The parts with Melinda Gates were fun, such as this exchange …
Melinda Gates: Well, we both have curiosity for lots of things. Bill, at this stage in our life, also gets more time to read than I do, quite honestly, with three kids in the house. … But the great thing is Bill will go read an entire book about fertilizer. And I can tell you even without three kids in the house, I’m not going to read a book about fertilizer. … But he loves to teach. And so as long as I have time, we’ll spend time talking about that.
Charlie Rose: So what is it about a book about fertilizer? I mean seriously?
Bill Gates: Well, fertilizers are very interesting.
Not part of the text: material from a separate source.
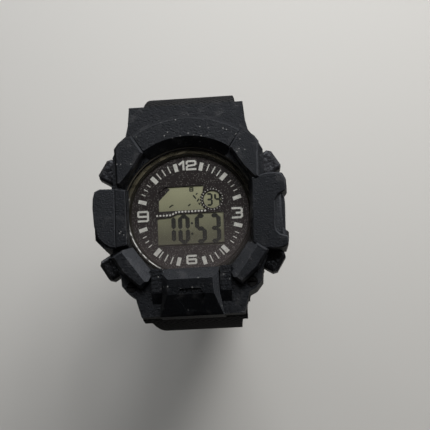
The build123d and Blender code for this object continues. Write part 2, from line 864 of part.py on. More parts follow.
def contact_blades():
    """The sprung contacts on the board's edge that the pushers touch."""
    blades = []
    for angle in pusher_angles().values():
        plane = ray_plane(angle, blade_distance, board_front + blade_rise / 2)
        blades.append(extrude(plane * Rectangle(blade_width, blade_rise), amount=blade_thickness))
    return blades


def battery():
    cell = slab(Pos(-battery_offset, 0) * Circle(battery_radius), battery_back, board_height)
    rim = cell.edges().filter_by(GeomType.CIRCLE).sort_by(Axis.Y)[-1]
    return chamfer(rim, fit_gap)


def battery_tray():
    low, high = battery_back - overrun, board_height + overrun
    body = slab(Circle(holder_radius), battery_back, board_height)
    body -= slab(Pos(-battery_offset, 0) * Circle(battery_radius + fit_gap), low, high)
    body -= slab(Pos(contact_spring_offset, 0) * Circle(contact_spring_radius + spring_wire), low, high)
    for x, z in clip_screw_places():
        body -= slab(Pos(x, z) * Circle(clip_screw_radius + pin_gap), low, high)
    return body


def clip_screw_places():
    return [(-battery_offset, clip_screw_offset), (-battery_offset, -clip_screw_offset)]


def battery_clip():
    plate = Pos(-battery_offset, 0) * Rectangle(clip_plate_width, clip_plate_length)
    body = slab(plate, clip_plate_back, battery_back)
    body = chamfer(body.edges().filter_by(Axis.Y), clip_plate_width / 4)
    for x, z in clip_screw_places():
        body -= slab(Pos(x, z) * Circle(clip_screw_radius + pin_gap), 0, battery_back + overrun)
    return body


def clip_screws():
    return [
        slotted_screw(x, z, clip_screw_head, clip_screw_radius, clip_plate_back,
                      clip_plate_back - clip_screw_rise, clip_plate_back + clip_screw_length)
        for x, z in clip_screw_places()
    ]


def buzzer_disc():
    disc = Pos(buzzer_offset, 0) * Circle(buzzer_radius)
    return slab(disc, back_thickness, back_thickness + buzzer_thickness)


def buzzer_spring():
    start = back_thickness + buzzer_thickness
    plane = Plane(origin=(contact_spring_offset, -start, 0), z_dir=(0, -1, 0))
    radius = contact_spring_radius - spring_wire / 2
    return coil(plane, radius, spring_wire, contact_spring_turns, board_height - start)


def back_gasket():
    half = gasket_section / 2 - pin_gap
    front = back_thickness + gasket_section - pin_gap
    return ring(gasket_radius + half, gasket_radius - half, back_thickness, front)


def crystal_gasket():
    return ring(crystal_radius + fit_gap, crystal_radius, crystal_seat, case_front)


# Strap


def spring_bar(side):
    body = bar_cylinder(bar_radius, side, horn_inner - fit_gap)
    return body + bar_cylinder(bar_tip_radius, side, horn_inner + horn_hole_depth - fit_gap)


def taper(half_width, taper_end):
    """A strap's outline from above, widest at the head."""
    far = case_corner_reach * 6
    near = bar_height + knuckle_radius
    half = [
        (half_width, -near),
        (half_width, 0),
        (end_half_width, taper_end),
        (end_half_width, far),
    ]
    points = half + [(-x, y) for x, y in reversed(half)]
    return extrude(Plane.XY * Polygon(*points, align=None), amount=far, both=True)


def strap(steps, root_half_width, half_width, taper_end):
    """A strap half at 12 o'clock: its knuckle, its thick root and its tapering band."""
    body = band(steps, -strap_thickness / 2, strap_thickness / 2, half_width) & taper(half_width, taper_end)
    y, z, heading = steps[0][:3]
    root_steps = trace((y, z), heading, [(root_length, 0)])
    root = band(root_steps, -root_thickness / 2, root_thickness / 2, root_half_width)
    far_end = Axis((0, y, z), (0, sin(radians(heading)), cos(radians(heading))))
    root = chamfer(root.faces().sort_by(far_end)[-1].edges(), root_chamfer)
    body += root
    body += bar_cylinder(knuckle_radius, 1, root_half_width)
    body -= both_sides(horn_slot())
    return body - bar_cylinder(bar_radius + pin_gap, 1, horn_inner)


def horn_slot():
    """Room for one lug in a strap's root, with a skin left in front, that lets the strap swing."""
    start = horn_inner - fit_gap
    width = horn_width + 2 * fit_gap
    room = knuckle_radius + 2 * travel_gap
    bar = Plane(origin=(start, -bar_height, bar_reach), x_dir=(0, 0, -1), z_dir=(1, 0, 0))
    front, rear = radians(slot_front_angle), radians(slot_rear_angle)
    front_corner = (room * cos(front), -room * sin(front))
    rear_corner = (room * cos(rear), room * sin(rear))
    wedge = Polygon((0, 0), front_corner, (room, -room), (room, room), rear_corner, align=None)
    slot = bar_cylinder(room, 1, width, start) & extrude(bar * wedge, amount=width)
    return slot + bar_cylinder(horn_radius + travel_gap, 1, width, start)


def across_plane(y, z, heading):
    """Lies on the strap's centre surface, with its second direction along the strap."""
    a = radians(heading)
    return Plane(origin=(0, y, z), x_dir=(1, 0, 0), z_dir=(0, -cos(a), sin(a)))


def pin_cylinder(radius, half_width):
    y, z = upper_steps[-1][:2]
    return extrude(Plane(origin=(0, y, z), z_dir=(1, 0, 0)) * Circle(radius), amount=half_width, both=True)


def upper_strap():
    body = strap(upper_steps, upper_root_half_width, upper_half_width, upper_taper_end)
    body += pin_cylinder(buckle_knuckle_radius, end_half_width)
    body -= pin_cylinder(buckle_pin_radius + pin_gap, end_half_width + overrun)
    plane = across_plane(*upper_steps[-1][:3])
    slot_half = tongue_width / 2 + travel_gap
    slot = Rectangle(2 * slot_half, 2 * tongue_slot_depth)
    return body - extrude(plane * slot, amount=2 * strap_thickness, both=True)


def lower_strap():
    body = strap(lower_steps, lower_root_half_width, lower_half_width, lower_taper_end)
    plane = across_plane(*lower_steps[-1][:3])
    reach = end_half_width
    corners = Rectangle(2 * reach + overrun, 2 * reach) - Pos(0, -reach) * Circle(reach)
    body -= extrude(plane * corners, amount=strap_thickness, both=True)
    total = route_length(lower_route)
    for index in range(strap_hole_count):
        y, z, heading = spot(lower_steps, total - first_hole - index * strap_hole_pitch)
        hole = Rot(0, 0, 90) * SlotCenterToCenter(strap_hole_stretch, 2 * strap_hole_radius)
        body -= extrude(across_plane(y, z, heading) * hole, amount=strap_thickness, both=True)
    return to_side(body, -1)


def keeper():
    """The loop that slides along the buckle half of the strap."""
    turn = degrees(keeper_width / upper_far_bend)
    y, z, heading = spot(upper_steps, keeper_place - keeper_width / 2)
    steps = trace((y, z), heading, [(upper_far_bend, turn)])
    near = -strap_thickness / 2 - travel_gap
    far = strap_thickness / 2 + keeper_room
    half = end_half_width + travel_gap
    outside = band(steps, near - keeper_wall, far + keeper_wall, half + keeper_wall)
    return outside - band(steps, near, far, half)


def buckle_frame():
    """The steel frame, open towards the strap, with its arms on the pin."""
    inner = end_half_width + fit_gap
    outer = inner + buckle_arm_width
    back = buckle_knuckle_radius + fit_gap
    length = buckle_reach + buckle_arm_width + back
    shape = Pos(0, length / 2 - back) * RectangleRounded(2 * outer, length, buckle_corner)
    opening = Pos(0, buckle_reach / 2 - back) * Rectangle(2 * inner, buckle_reach + 2 * back)
    plane = across_plane(*upper_steps[-1][:3])
    body = extrude(plane * (shape - opening), amount=buckle_thickness / 2, both=True)
    return body - pin_cylinder(buckle_pin_radius + pin_gap, outer + overrun)


def buckle_pin():
    return pin_cylinder(buckle_pin_radius, end_half_width + fit_gap + buckle_arm_width - pin_gap)


def buckle_tongue():
    """The prong, which turns on the pin and rests on the far bar of the frame."""
    plane = across_plane(*upper_steps[-1][:3])
    eye = pin_cylinder(buckle_knuckle_radius - pin_gap, tongue_width / 2)
    reach = buckle_reach + buckle_arm_width + tongue_overhang
    rise = buckle_thickness / 2 + pin_gap
    side_plane = Plane(origin=plane.origin, x_dir=plane.y_dir, z_dir=(1, 0, 0))
    edge = side_plane.y_dir.dot(plane.z_dir)
    points = [
        (0, rise - tongue_thickness + pin_gap),
        (0, rise + tongue_thickness / 2),
        (buckle_reach / 2, rise + tongue_thickness / 2),
        (reach - tongue_overhang / 2, rise + tongue_thickness / 2),
        (reach, rise),
        (buckle_reach - buckle_arm_width, rise),
        (buckle_reach / 2, rise - tongue_thickness / 2),
    ]
    blade = Polygon(*[(u, v * edge) for u, v in points], align=None)
    body = eye + extrude(side_plane * blade, amount=tongue_width / 2, both=True)
    return body - pin_cylinder(buckle_pin_radius + pin_gap, tongue_width)


def write(name, shapes):
    """Writes one node, which may be a group of separate solids."""
    solids = shapes if isinstance(shapes, list) else [shapes]
    shape = solids[0] if len(solids) == 1 else Compound(children=solids)
    export_step(shape, os.path.join("parts", name + ".step"))


os.makedirs("parts", exist_ok=True)
for make in (
    bezel, middle_case, crystal, crystal_gasket, case_back, back_screws, back_gasket, bezel_screws,
    dial_plate, dial_ring, lcd_glass, light_plate, zebra_strips, module_holder, circuit_board,
    chip_cover, quartz_can, contact_blades, battery, battery_tray, battery_clip, clip_screws,
    buzzer_disc, buzzer_spring, upper_strap, lower_strap, keeper, buckle_frame, buckle_pin, buckle_tongue,
):
    write(make.__name__, make())
write("upper_spring_bar", spring_bar(1))
write("lower_spring_bar", spring_bar(-1))
write("pusher_seals", [seal(angle) for angle in pusher_angles().values()])
write("return_springs", [return_spring(angle) for angle in pusher_angles().values()])
for place, angle in pusher_angles().items():
    write(place + "_pusher", pusher(angle))
    write(place + "_clip", retaining_clip(angle))
print("Upper strap length", round(route_length(upper_route), 1), "pin at", upper_steps[-1][:2])
print("Lower strap length", round(route_length(lower_route), 1), "tip at", lower_steps[-1][:2])
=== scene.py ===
import math

import bpy
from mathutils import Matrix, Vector


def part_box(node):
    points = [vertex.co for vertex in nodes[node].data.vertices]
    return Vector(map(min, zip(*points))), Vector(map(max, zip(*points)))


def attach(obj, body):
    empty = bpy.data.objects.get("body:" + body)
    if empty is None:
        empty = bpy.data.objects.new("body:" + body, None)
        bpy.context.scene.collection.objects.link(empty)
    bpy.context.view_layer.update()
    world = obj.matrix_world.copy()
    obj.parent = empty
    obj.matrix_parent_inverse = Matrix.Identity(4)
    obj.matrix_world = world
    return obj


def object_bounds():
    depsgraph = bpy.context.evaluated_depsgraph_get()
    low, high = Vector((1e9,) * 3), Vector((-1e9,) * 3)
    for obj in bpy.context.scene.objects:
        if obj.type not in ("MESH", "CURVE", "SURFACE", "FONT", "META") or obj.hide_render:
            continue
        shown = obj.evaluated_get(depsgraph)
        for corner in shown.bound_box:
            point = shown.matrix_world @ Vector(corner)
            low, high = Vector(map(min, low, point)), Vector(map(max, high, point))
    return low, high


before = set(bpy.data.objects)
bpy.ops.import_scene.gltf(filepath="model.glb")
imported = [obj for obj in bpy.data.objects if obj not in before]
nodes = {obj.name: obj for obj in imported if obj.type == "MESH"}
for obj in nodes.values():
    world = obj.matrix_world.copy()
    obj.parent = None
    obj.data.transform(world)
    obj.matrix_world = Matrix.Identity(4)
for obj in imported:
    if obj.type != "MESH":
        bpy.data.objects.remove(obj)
cadLow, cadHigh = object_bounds()
mm = 0.001
bpy.context.scene.view_settings.view_transform = "Standard"
print("Loaded", len(nodes), "nodes")


# Node helpers: patterns follow Object coordinates in metres, and most helpers return the socket that they end with


def emptyTree(owner, outputKind):
    owner.use_nodes = True
    tree = owner.node_tree
    tree.nodes.clear()
    return tree, tree.nodes.new(outputKind).inputs["Surface"]


def feed(tree, socket, value):
    if isinstance(value, bpy.types.NodeSocket):
        tree.links.new(value, socket)
    else:
        socket.default_value = value


def mathNode(tree, operation, first, second):
    node = tree.nodes.new("ShaderNodeMath")
    node.operation = operation
    feed(tree, node.inputs[0], first)
    feed(tree, node.inputs[1], second)
    return node.outputs[0]


def vectorNode(tree, operation, *vectors):
    node = tree.nodes.new("ShaderNodeVectorMath")
    node.operation = operation
    for socket, vector in zip(node.inputs, vectors):
        feed(tree, socket, vector)
    return node.outputs["Value" if operation in ("LENGTH", "DOT_PRODUCT") else "Vector"]


def splitAxes(tree, vector):
    split = tree.nodes.new("ShaderNodeSeparateXYZ")
    tree.links.new(vector, split.inputs[0])
    return split.outputs


def objectPattern(tree, stretch=(1, 1, 1)):
    coords = tree.nodes.new("ShaderNodeTexCoord")
    mapping = tree.nodes.new("ShaderNodeMapping")
    mapping.inputs["Scale"].default_value = stretch
    tree.links.new(coords.outputs["Object"], mapping.inputs["Vector"])
    return mapping.outputs["Vector"]


def noiseFrom(tree, vector, scale, detail=3.0):
    noise = tree.nodes.new("ShaderNodeTexNoise")
    noise.inputs["Scale"].default_value = scale
    noise.inputs["Detail"].default_value = detail
    tree.links.new(vector, noise.inputs["Vector"])
    return noise.outputs["Fac"]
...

Bill Gates: We couldn’t feed — (a few) billion people would have to die if we hadn’t come up with fertilizer.
Charlie Rose: How do you find a balance in all this? Father, chairman of a major company, a foundation, and then all these other ventures? How does the balance come to you?
Bill Gates: I don’t mow the lawn.
Charlie Rose: You found somebody to do that?
Bill Gates: Absolutely.
Gates blogs about the 60 Minutes segment here, noting that he and Rose spent two days together and did five interviews.
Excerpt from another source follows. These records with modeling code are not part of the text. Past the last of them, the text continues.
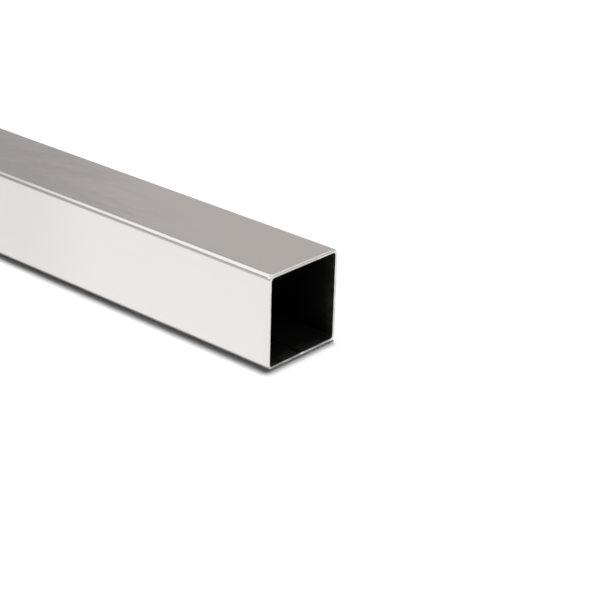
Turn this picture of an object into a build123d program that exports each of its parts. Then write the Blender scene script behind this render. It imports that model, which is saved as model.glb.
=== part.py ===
"""One length of square stainless tube: rolled from strip, seam-welded, polished outside and sawn to length.

The tube lies on its seam side, with its length along X. The origin is the middle of the face that it rests on,
with +Z up. Its section is the same all the way along, so it is drawn once, upright across one end, and extruded
to the other. Only the two sawn ends are dressed. All sizes are in millimetres.
"""

import os

from build123d import *

# Section
side = 40.0  # outside width across the flats, the same both ways
wall = 1.5  # thickness of the strip that the tube is rolled from
corner_radius = 2.5  # outside radius that the rolls leave on the corners
bore_radius = 1.25  # inside radius of the corners, where the bent strip is a little thicker than in the flats
bead_width = 3.0  # foot of the weld bead that the seam leaves inside
bead_height = 0.2  # how far the rolled-down bead stands above the inside face

# Length
length = 1000.0  # a cut length that tube of this section is sold in

# Sawn ends
outer_round = 0.8  # radius that the polishing leaves on the outer edge of the cut
inner_break = 0.25  # chamfer that takes the burr off the inner edge

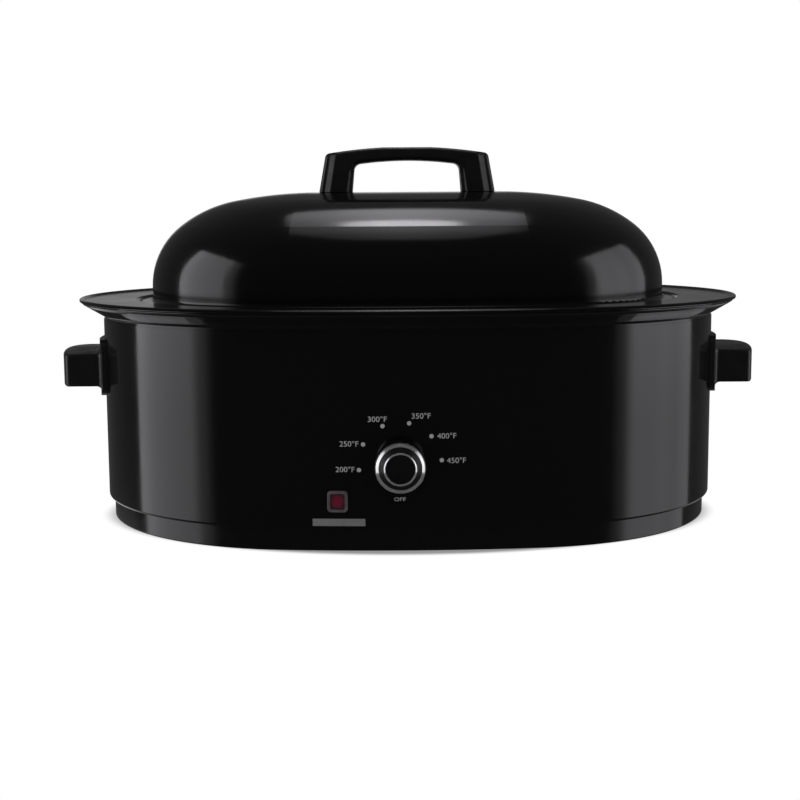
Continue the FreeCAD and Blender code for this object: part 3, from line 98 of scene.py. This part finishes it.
def add_reach(tree, shift, scale):
    """How far each point lies from the origin, once it is scaled along each axis and shifted."""
    place = tree.nodes.new("ShaderNodeTexCoord")
    moved = tree.nodes.new("ShaderNodeMapping")
    moved.inputs["Location"].default_value = shift
    moved.inputs["Scale"].default_value = scale
    reach = tree.nodes.new("ShaderNodeVectorMath")
    reach.operation = "LENGTH"
    wire(tree, place.outputs["Object"], moved.inputs["Vector"])
    wire(tree, moved.outputs["Vector"], reach.inputs[0])
    return reach.outputs["Value"]


table_white = bpy.data.materials.new("table_white")
table_white.use_nodes = True
tree = table_white.node_tree
paint = tree.nodes["Principled BSDF"]
paint.inputs["Base Color"].default_value = (0.9, 0.9, 0.9, 1)
paint.inputs["Roughness"].default_value = 0.7
glow = tree.nodes.new("ShaderNodeEmission")
oval = add_reach(tree, (0, 0, 0), (1 / FOOTPRINT[0], 1 / FOOTPRINT[1], 0))
far = add_range(tree, oval, *SHADOW_EDGE, SHADOW_LEVEL, 1.0)
rays = tree.nodes.new("ShaderNodeLightPath")
share = add_math(tree, "MULTIPLY", far, rays.outputs["Is Camera Ray"])
mix = tree.nodes.new("ShaderNodeMixShader")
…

“That’s a lot of time together, but I was happy to do it, because it was a great opportunity to share my optimism about the chance we have to save and improve lives in the poorest countries,” he writes. “I wanted the audience to see that my optimism is based on science, hard data, and the phenomenal dedication of people I have met who commit their lives to helping the poorest.”